12. An airflow management system for a charger support area having a charger housing supporting a corona charger that is proximate to a primary imaging member, comprising:

an air supply providing flow of air proximate an inlet side of a charger housing area; and

a deflection surface positioned to deflect the flow of air from a first direction to a second direction leading to an impact surface against which the flow of air is disbursed;

wherein the impact surface is outside of a width of the charger housing and the primary imaging member so that the air flow can supply a volume of disbursed air into the charger housing area that is sufficient to create a pressure that causes the disbursed air to move to an outlet on an opposite side of the charger housing area without directly exposing the charger or the primary imaging member to the flow; and

wherein the disbursed air moves at a velocity that is less than a velocity that will lift any contaminant particles that are above a threshold particle diameter.

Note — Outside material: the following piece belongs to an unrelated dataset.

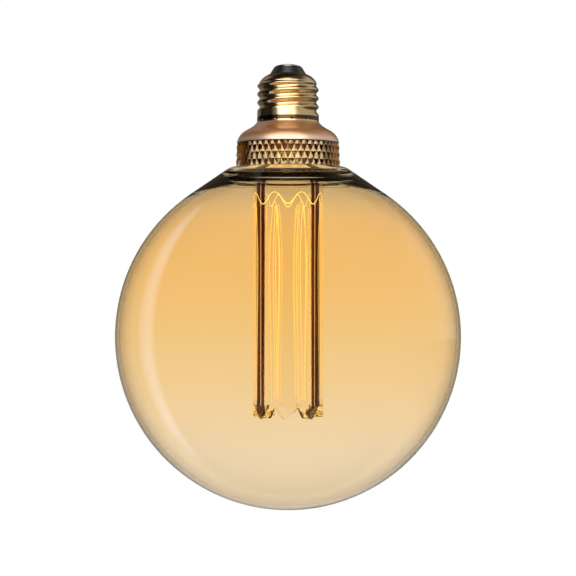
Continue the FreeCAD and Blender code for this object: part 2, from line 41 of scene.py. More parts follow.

13. An airflow management system for a charger support area having a charger housing supporting a corona charger that is proximate to a primary imaging member, comprising:

an air supply providing flow of air proximate an inlet side of a charger housing area; and

a deflection surface positioned to deflect the flow of air from a first direction to a second direction leading to an impact surface against which the flow of air is disbursed;

wherein the impact surface is outside of a width of the charger housing and the primary imaging member so that the air flow can supply a volume of disbursed air into the charger housing area that is sufficient to create a pressure that causes the disbursed air to move to an outlet on an opposite side of the charger housing area without directly exposing the charger or the primary imaging member to the flow; and

wherein the disbursed air moves at a velocity that is less than a velocity that will lift any contaminant particles that are above about 100 microns in diameter.